'''

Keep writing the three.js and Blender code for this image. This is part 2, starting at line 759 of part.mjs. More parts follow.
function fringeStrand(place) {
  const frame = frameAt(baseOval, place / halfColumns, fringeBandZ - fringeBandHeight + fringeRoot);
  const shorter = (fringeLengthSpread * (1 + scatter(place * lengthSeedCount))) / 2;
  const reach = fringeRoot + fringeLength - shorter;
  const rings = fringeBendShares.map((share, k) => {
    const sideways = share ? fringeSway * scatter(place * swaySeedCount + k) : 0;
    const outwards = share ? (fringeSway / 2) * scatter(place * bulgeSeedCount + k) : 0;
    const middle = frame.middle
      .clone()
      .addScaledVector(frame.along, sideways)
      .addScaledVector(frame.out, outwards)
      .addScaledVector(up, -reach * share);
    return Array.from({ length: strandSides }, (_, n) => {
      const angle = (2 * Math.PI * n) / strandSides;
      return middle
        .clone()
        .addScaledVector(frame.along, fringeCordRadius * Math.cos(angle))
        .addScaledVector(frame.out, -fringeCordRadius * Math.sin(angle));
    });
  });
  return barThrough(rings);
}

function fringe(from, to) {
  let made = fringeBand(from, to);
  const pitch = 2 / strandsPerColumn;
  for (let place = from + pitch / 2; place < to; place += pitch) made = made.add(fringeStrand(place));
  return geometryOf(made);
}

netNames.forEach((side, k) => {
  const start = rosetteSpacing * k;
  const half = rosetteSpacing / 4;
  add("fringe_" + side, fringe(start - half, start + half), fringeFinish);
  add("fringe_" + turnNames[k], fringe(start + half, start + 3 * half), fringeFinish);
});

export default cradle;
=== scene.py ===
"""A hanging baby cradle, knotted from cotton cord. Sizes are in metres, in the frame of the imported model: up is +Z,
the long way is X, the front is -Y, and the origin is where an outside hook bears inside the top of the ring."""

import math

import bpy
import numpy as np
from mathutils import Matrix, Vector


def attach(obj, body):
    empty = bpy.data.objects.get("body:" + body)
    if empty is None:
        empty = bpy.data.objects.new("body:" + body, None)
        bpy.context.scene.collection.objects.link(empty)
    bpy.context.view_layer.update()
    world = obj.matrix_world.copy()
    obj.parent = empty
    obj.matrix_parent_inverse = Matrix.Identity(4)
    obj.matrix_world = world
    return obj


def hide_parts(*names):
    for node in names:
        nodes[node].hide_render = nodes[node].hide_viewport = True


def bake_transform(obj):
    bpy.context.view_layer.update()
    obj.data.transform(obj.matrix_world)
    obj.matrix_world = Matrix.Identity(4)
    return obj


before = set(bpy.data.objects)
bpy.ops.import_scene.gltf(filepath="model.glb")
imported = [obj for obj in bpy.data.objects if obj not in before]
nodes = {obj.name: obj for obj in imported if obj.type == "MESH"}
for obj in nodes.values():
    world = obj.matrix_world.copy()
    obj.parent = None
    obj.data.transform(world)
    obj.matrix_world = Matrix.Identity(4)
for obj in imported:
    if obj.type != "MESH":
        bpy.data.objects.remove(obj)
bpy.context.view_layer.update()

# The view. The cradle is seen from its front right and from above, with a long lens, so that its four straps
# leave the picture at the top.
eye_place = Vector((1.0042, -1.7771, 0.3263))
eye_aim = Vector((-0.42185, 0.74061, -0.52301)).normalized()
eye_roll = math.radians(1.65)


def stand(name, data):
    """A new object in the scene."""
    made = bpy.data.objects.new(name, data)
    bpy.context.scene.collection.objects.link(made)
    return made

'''

TASK TO COMPLETE: Copy all lines of the listing above that contain the string "empty".

PROBLEM SOLUTION:
    empty = bpy.data.objects.get("body:" + body)
    if empty is None:
        empty = bpy.data.objects.new("body:" + body, None)
        bpy.context.scene.collection.objects.link(empty)
    obj.parent = empty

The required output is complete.